The Significance of Asymmetric Information Flashcards
Imperfect information -> Individual economic decision making -> Microeconomics
Key Concepts
What is imperfect information?
Imperfect information occurs when one or both parties in a market transaction lack complete information about the nature of the transaction.
Key Concepts
What is asymmetric information?
Asymmetric information is a situation where one party (buyer or seller) possesses information that the other does not, creating inefficiencies and distortions in market outcomes.
Key Concepts
What is adverse selection?
Adverse selection is a form of market failure caused by asymmetric information, where high-quality goods or buyers exit the market because they cannot distinguish themselves from low-quality counterparts.
Key Concepts
Can you give an example of adverse selection?
An example is the second-hand computer or car market, where buyers cannot tell high-quality goods from low-quality ones.
Key Concepts
What is moral hazard?
Moral hazard occurs when one party takes actions hidden from the other, leading to inefficiency.
Key Concepts
Can you provide an example of moral hazard?
Insured individuals may take greater risks because they bear less cost of their actions.

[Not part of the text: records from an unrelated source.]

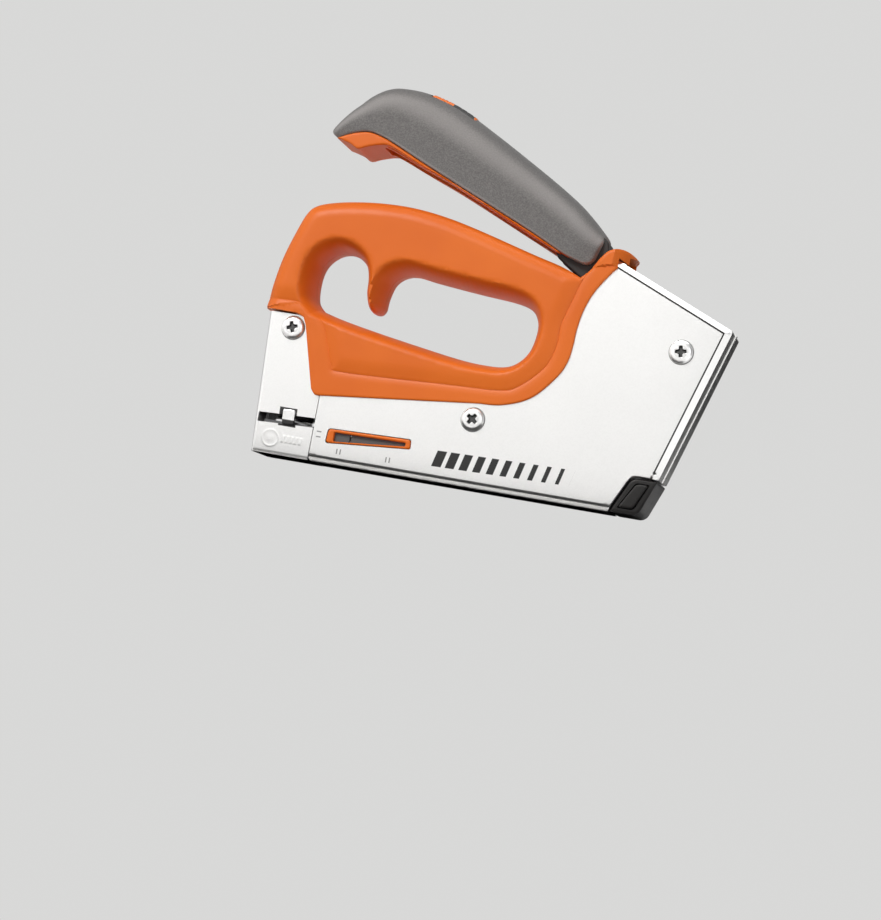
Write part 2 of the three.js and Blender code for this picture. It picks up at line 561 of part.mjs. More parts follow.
// ---------------------------------------------------------------- assembly
function build() {
  const tool = new THREE.Group();
  const add = (name, shape, material) => tool.add(part(name, shape, material));
  const pair = (name, shape, material) => {
    add(`${name}_left`, shape, material);
    add(`${name}_right`, mirrored(shape), material);
  };

  pair('housing', housingShell(), CHROME);
  pair('grip', gripHalf(), ORANGE);
  pair('window_bezel', windowBezel(), ORANGE);
  add('nose_cover', noseCover(), CHROME);
  add('nose_guide', noseGuide(), DARK_STEEL);
  add('nose_lug', noseLug(), CHROME);

  pair('nose_screw', panScrew(NOSE_SCREW, NOSE_HALF, 6.6), ZINC);
  const bodyScrewLength = 2 * BODY_HALF + 1.8;
  add('middle_screw', panScrew(FULCRUM, BODY_HALF, bodyScrewLength), ZINC);
  add('rear_screw', panScrew(REAR_POST, BODY_HALF, bodyScrewLength), ZINC);
  add('middle_nut', flangedNut(FULCRUM), ZINC);
  add('rear_nut', flangedNut(REAR_POST), ZINC);
  const inside = BODY_HALF - STEEL - 0.1;
  add('fulcrum_bush', tubeY(FULCRUM.x, FULCRUM.z, FULCRUM.r, SCREW_SHANK_R + GAP, -inside, inside), ZINC);
  add('rear_spacer', tubeY(REAR_POST.x, REAR_POST.z, REAR_POST.r, SCREW_SHANK_R + GAP, -inside, inside), ZINC);
  add('lever_pin', barY(PIVOT.x, PIVOT.z, PIVOT.r, -inside + 0.2, inside - 0.2), ZINC);

  const rivets = [[-32, 134.4], [4, 118.2]];
  add('lever_core', leverCore(rivets), ORANGE);
  add('lever_cover', leverCover(), GREY_SOFT);
  add('lever_badge', badgeBody(0), ORANGE);
  add('lever_boot', leverBoot(), BLACK);
  add('lever_fork', leverFork(rivets), DARK_STEEL);
  add('lever_roller', tubeY(ROLLER.x, ROLLER.z, ROLLER.r, 1.8, -2.6, 2.6), ZINC);
  add('roller_pin', barY(ROLLER.x, ROLLER.z, 1.5, -6, 6, 12), ZINC);
  rivets.forEach(([x, z], i) => add(`lever_rivet_${i + 1}`, barY(x, z, 2, -9.6, 9.6, 12), ZINC));

  add('cocking_lever', cockingLever(), DARK_STEEL);
  add('striker_carrier', strikerCarrier(), DARK_STEEL);
  add('striker_blade', strikerBlade(), SPRING_STEEL);
  const up = new THREE.Vector3(0, 0, 1);
  add('power_spring', coil(new THREE.Vector3(SPRING_X, 0, SPRING_LOW), up, SPRING_TOP - SPRING_LOW,
    SPRING_R - 0.8, 0.8, 9.5, 12, 6), SPRING_STEEL);
  add('spring_seat', barZ(SPRING_X, SPRING_R + 0.6, SPRING_TOP + 0.1, 88.2), ZINC);
  add('bumper', block([-82.6, -6, 17.6], [-76, 6, 19.4]), RUBBER);

  add('magazine_channel', magazineChannel(), ZINC);
  add('staple_rail', stapleRail(), ZINC);
  add('staple_strip', stapleStrip(), SPRING_STEEL);
  add('pusher', pusher(), ZINC);
  const pusherBack = STAPLE.back + GAP + 11;
  add('pusher_spring', coil(new THREE.Vector3(pusherBack + 0.4, 0, ROD_Z), new THREE.Vector3(1, 0, 0),
    57.8 - pusherBack - 0.4, 2.5, 0.35, 22, 8, 5), SPRING_STEEL);
  add('magazine_rod', barX(ROD_Z, 1.5, -84, 63.6), ZINC);
  add('magazine_cap', magazineCap(), BLACK);
  pair('catch', catchPad(), BLACK);
  return tool;
}

export default build();
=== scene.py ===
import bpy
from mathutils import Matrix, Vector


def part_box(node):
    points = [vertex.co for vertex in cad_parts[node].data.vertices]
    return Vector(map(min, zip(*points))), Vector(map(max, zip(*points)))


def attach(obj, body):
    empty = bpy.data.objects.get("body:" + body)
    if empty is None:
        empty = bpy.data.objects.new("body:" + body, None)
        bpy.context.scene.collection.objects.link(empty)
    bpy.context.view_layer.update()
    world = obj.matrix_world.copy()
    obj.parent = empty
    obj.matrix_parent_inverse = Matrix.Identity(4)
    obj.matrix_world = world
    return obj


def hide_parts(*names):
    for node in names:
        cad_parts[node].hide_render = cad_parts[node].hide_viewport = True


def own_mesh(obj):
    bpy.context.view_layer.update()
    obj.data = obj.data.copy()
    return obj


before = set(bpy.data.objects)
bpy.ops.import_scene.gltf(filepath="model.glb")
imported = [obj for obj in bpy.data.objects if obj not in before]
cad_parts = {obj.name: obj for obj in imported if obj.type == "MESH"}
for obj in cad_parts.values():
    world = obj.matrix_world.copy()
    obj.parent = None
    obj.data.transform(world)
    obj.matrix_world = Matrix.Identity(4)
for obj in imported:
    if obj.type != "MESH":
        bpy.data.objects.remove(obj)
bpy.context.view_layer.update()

import math

import bpy
import numpy as np
from mathutils import Matrix, Vector
from mathutils.geometry import delaunay_2d_cdt

MM = 0.001

# ---------------------------------------------------------------- camera
# The tool is seen from its left side, from a little behind and just below its base, with the nose
# tipped up to the left, through a long lens about a metre away.
AIM = Vector((-14.5, 0, 10.2)) * MM
DISTANCE = 1.0
FOCAL, SENSOR = 93.91, 36
SWING, RISE, ROLL = (math.radians(a) for a in (13.7, -4.05, 10.6))

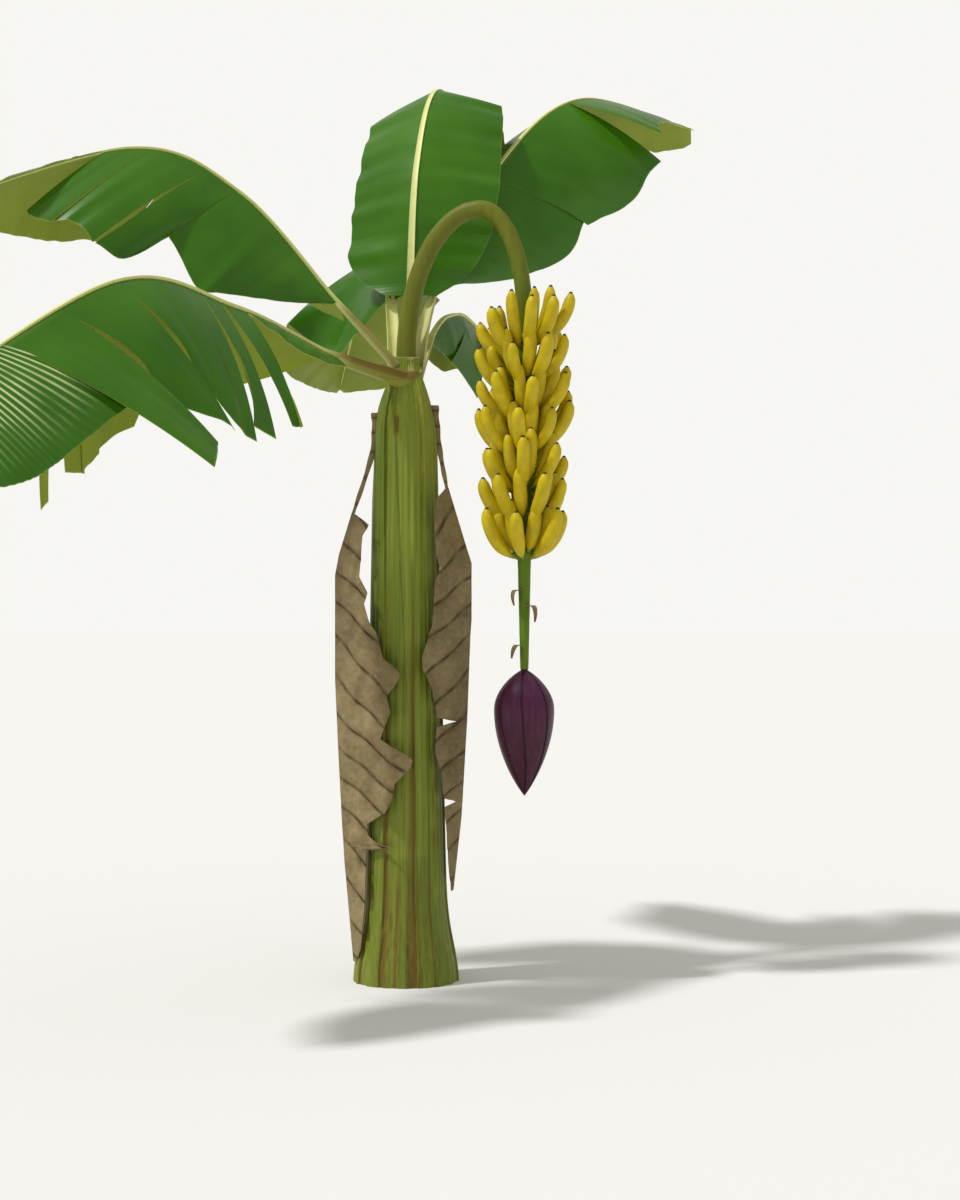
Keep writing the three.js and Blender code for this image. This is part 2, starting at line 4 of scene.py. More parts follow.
import bpy
import numpy as np
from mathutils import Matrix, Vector


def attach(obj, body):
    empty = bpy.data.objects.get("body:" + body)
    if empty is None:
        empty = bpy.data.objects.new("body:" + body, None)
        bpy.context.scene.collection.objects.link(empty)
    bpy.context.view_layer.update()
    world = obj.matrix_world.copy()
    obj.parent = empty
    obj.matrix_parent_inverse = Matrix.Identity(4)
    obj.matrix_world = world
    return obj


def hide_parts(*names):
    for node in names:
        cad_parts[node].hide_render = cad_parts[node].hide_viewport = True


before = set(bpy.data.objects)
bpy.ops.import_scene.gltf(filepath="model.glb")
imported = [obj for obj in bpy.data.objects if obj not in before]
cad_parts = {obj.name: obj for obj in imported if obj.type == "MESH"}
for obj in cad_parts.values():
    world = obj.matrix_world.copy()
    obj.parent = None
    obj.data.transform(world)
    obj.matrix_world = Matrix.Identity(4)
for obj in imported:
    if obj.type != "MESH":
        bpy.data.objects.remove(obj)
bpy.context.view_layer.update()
print("frame loaded with", len(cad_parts), "nodes")


# picking up, moving and finishing pieces

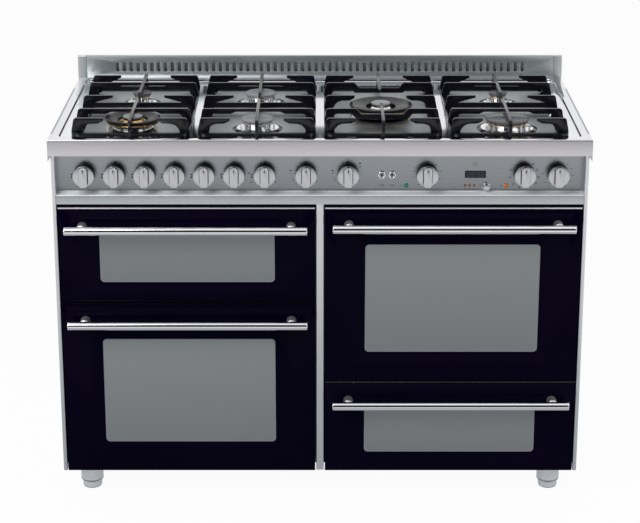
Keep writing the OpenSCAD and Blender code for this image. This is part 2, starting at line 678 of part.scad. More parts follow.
module indicator_lenses() color([0.2, 0.5, 0.25]) {
  for (l = lamp_at) translate([l[0], yp, zt + l[1]]) {
    rod_y(l[2], [0, -2, 0], 2, $fn = 24);
    rod_y(l[2] - 1.2, [0, -1, 0], 8, $fn = 24);
  }
  translate([display_at[0], yp, zt + display_at[1]]) {
    box([-23.5, -1.5, -8.3], [23.5, 0, 8.3]);
    box([-20.7, -1, -5.7], [20.7, 12, 5.7]);
  }
}

// Gas taps on their rail with the inlet, and the switch bodies of the ovens
module taps_and_switches() color(brass) {
  yt = yp + sheet;
  difference() {
    union() {
      for (i = [0 : 6]) box([knob_x[i] - 11, yt, zk - 11], [knob_x[i] + 11, yt + 40, zk + 11]);
      rod_x(8, [inlet_x, yt + 40, zk], knob_x[6] - inlet_x + 8);
      rod_y(8, [inlet_x, yt + 40, zk], yr - yt - 35);
      rod_y(15, [inlet_x, yr, zk], 10, $fn = 6);
      rod_y(10.48, [inlet_x, yr + 9, zk], 16);
    }
    for (i = [0 : 6]) rod_y(spindle_r + spindle_fit, [knob_x[i], yt - 1, zk], 30, $fn = 24);
    rod_y(7, [inlet_x, yr + 5, zk], 40);
  }
  for (i = [7 : 11]) difference() {
    box([knob_x[i] - 20, yt, zk - 20], [knob_x[i] + 20, yt + 34, zk + 20]);
    rod_y(spindle_r + spindle_fit, [knob_x[i], yt - 1, zk], 30, $fn = 24);
  }
}

// Adjustable foot: disc and threaded stem in its sleeve
module foot(sx, i) color(dark) translate([sx * foot_x, foot_y[i], 0]) {
  cylinder(r1 = foot_r - 1.5, r2 = foot_r, h = 1.5);
  translate([0, 0, 1.5]) cylinder(r = foot_r, h = foot_h - 1.5);
  translate([0, 0, foot_h - 1]) cylinder(r = 10, h = foot_travel + 11);
}

module foot_1() foot(-1, 0);
module foot_2() foot(1, 0);
module foot_3() foot(-1, 1);
module foot_4() foot(1, 1);

hob_top();
upstand();
left_side_panel();
right_side_panel();
back_panel();
base_pan();
centre_divider();
control_panel();
grill_oven_liner();
left_oven_liner();
right_oven_liner();
door_seals();
oven_shelves();
heating_elements();
fan_housings();
left_fan();
right_fan();
drawer_runners();
drawer_box();
drawer_glass();
drawer_handle();
grill_door_frame();
grill_door_glass();
grill_door_inner_glass();
grill_door_handle();
left_door_frame();
left_door_glass();
left_door_inner_glass();
left_door_handle();
right_door_frame();
right_door_glass();
right_door_inner_glass();
right_door_handle();
burner_cups();
burner_caps();
pan_support_1();
pan_support_2();
pan_support_3();
pan_support_4();
knob_1();
knob_2();
knob_3();
knob_4();
knob_5();
knob_6();
knob_7();
knob_8();
knob_9();
knob_10();
knob_11();
knob_12();
timer_knob();
button_1();
button_2();
indicator_lenses();
taps_and_switches();
foot_1();
foot_2();
foot_3();
foot_4();
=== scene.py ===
import math

import bmesh
import bpy
from mathutils import Matrix, Vector


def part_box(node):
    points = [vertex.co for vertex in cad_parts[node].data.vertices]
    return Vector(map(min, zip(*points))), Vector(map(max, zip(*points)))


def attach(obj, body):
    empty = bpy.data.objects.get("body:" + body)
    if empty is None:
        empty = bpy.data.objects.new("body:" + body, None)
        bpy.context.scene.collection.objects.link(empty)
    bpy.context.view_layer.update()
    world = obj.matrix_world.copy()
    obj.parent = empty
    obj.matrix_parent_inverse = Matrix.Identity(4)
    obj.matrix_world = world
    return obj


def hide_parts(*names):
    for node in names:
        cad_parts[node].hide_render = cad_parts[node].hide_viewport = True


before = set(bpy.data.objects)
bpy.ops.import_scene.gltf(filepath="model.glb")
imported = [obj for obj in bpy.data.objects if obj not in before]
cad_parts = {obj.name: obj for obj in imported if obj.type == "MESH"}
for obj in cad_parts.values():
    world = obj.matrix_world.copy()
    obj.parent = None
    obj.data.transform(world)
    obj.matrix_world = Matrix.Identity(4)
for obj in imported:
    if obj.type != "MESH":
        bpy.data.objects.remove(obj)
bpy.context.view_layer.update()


# Camera: it stands in front of the middle of the cooker, above the hob, and looks down a little.
# The distances are from the front edge and the rim of the hob.
hob_low, hob_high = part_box("hob_top")
camera_back = 4.109
camera_up = 1.110
tilt_down = math.radians(17.76)
bpy.ops.object.camera_add(
    location=(0, hob_low.y - camera_back, hob_high.z + camera_up),
    rotation=(math.radians(90) - tilt_down, 0, 0),
)
camera = bpy.context.object
camera.data.lens = 109
camera.data.shift_y = -0.05
bpy.context.scene.camera = camera


# Studio: an even white room with one large soft lamp over the front left and a weaker one at
# the right. The camera, glossy and see-through rays meet plain white, all others a dimmer room.
# Behind the camera hangs a dark curtain, which only polished pieces show, as dark lines.
mix_a, mix_b, mixed = 6, 7, 2  # the sockets of a Mix node that hold its two colours and its result


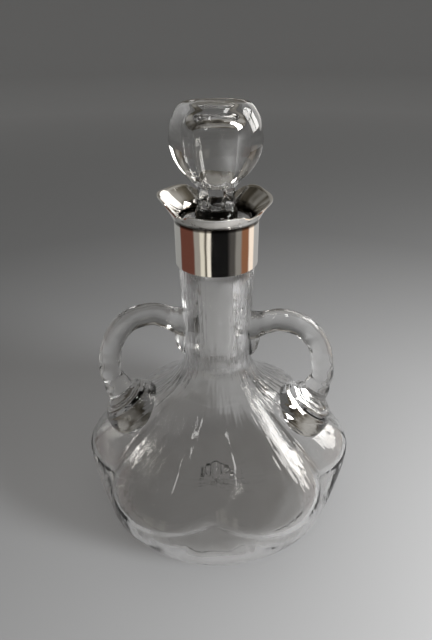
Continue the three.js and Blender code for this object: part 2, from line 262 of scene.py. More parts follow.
def turn(name, outline, steps):
    """A body turned about the Z axis from its outline."""
    ob = draw_outline(name, outline)
    bpy.ops.mesh.select_all(action="SELECT")
    bpy.ops.mesh.spin(steps=steps, angle=tau, center=(0, 0, 0), axis=(0, 0, 1))
    bpy.ops.mesh.select_all(action="SELECT")
    bpy.ops.mesh.remove_doubles(threshold=1e-6)
    bpy.ops.mesh.normals_make_consistent(inside=False)
    bpy.ops.object.mode_set(mode="OBJECT")
    return ob


def press(ob, move):
    """Moves every vertex to the place that move gives for it."""
    for v in ob.data.vertices:
        v.co = move(v.co)
    ob.data.update()


def cut(ob, tool, operation):
    """Joins a tool to a piece, or takes it away from the piece."""
    pick(ob)
    change = ob.modifiers.new("cut", "BOOLEAN")
    change.operation = operation
    change.solver = "MANIFOLD"
    change.object = tool
    bpy.ops.object.modifier_apply(modifier=change.name)
    bpy.data.objects.remove(tool)


def smooth_shade(ob, angle):
    pick(ob)
    bpy.ops.object.shade_smooth_by_angle(angle=radians(angle))


def smooth_step(t):
    t = min(max(t, 0), 1)
    return t * t * (3 - 2 * t)


# Glass body


def valley(angle, round_from):
    """0 along the crest of a lobe, 1 in the crease, which is rounded past a share of the way."""
    lobe = tau / LOBES
    turn_in = angle % lobe
    t = min(turn_in, lobe - turn_in) / (lobe / 2)
    past = max(t - round_from, 0)
    straight = min(t, round_from)
    return straight**2 + 2 * round_from * past - round_from / (1 - round_from) * past**2


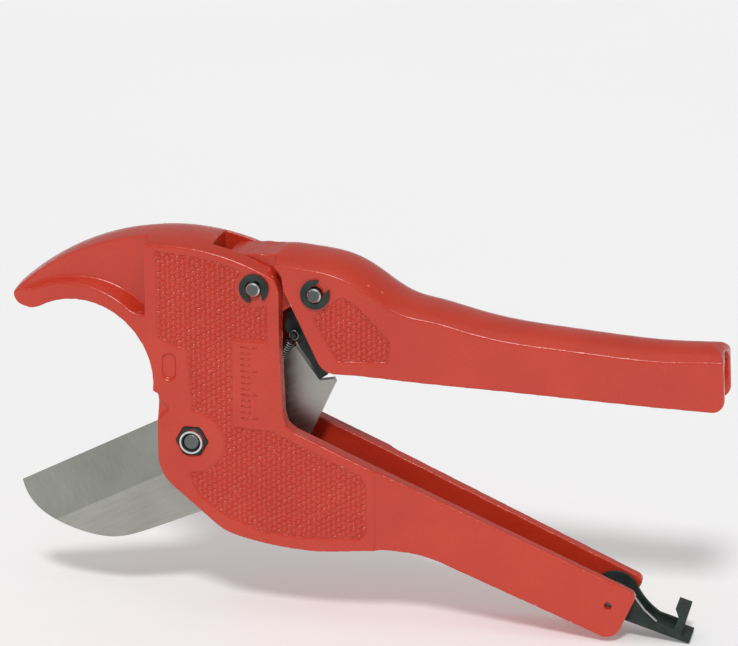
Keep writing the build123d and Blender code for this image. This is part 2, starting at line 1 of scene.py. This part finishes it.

Akerlof’s “The Market for Lemons”
What did George Akerlof’s 1970 paper address?
It demonstrated the detrimental effects of asymmetric information in markets, focusing on the second-hand car market.
Akerlof’s “The Market for Lemons”
What is the key insight from “The Market for Lemons”?
Buyers assume cars are of average quality due to a lack of information, leading to lower offers. High-quality sellers exit the market, leaving mostly “lemons.”
Akerlof’s “The Market for Lemons”
What are the generalized implications of Akerlof’s work?
Asymmetric information can lead to market collapse and applies to markets beyond cars, including insurance, labor, and financial markets.
Economic Mechanisms and Impacts
How does asymmetric information cause price distortions?
Due to uncertainty, buyers undervalue goods, pushing out high-quality goods or services.
Economic Mechanisms and Impacts
How does asymmetric information lead to market inefficiency?
It reduces the volume of beneficial transactions, as seen when good-quality used cars are withdrawn from the market.
Economic Mechanisms and Impacts
What is Gresham’s Law analogy in this context?
“Bad money drives out good” is analogous to bad products (lemons) dominating the market because high-quality goods are undervalued.
Economic Mechanisms and Impacts
What mechanisms help mitigate asymmetric information?
- Signaling: High-quality sellers provide signals, such as warranties.
- Screening: Buyers use methods like inspections or reviews to discern quality.
Policy and Market Interventions
How can regulations address asymmetric information?
Governments can enforce transparency through mandatory disclosures or quality standards.
Policy and Market Interventions
What are market solutions to asymmetric information?
Mechanisms like warranties, guarantees, or third-party certifications reduce uncertainty.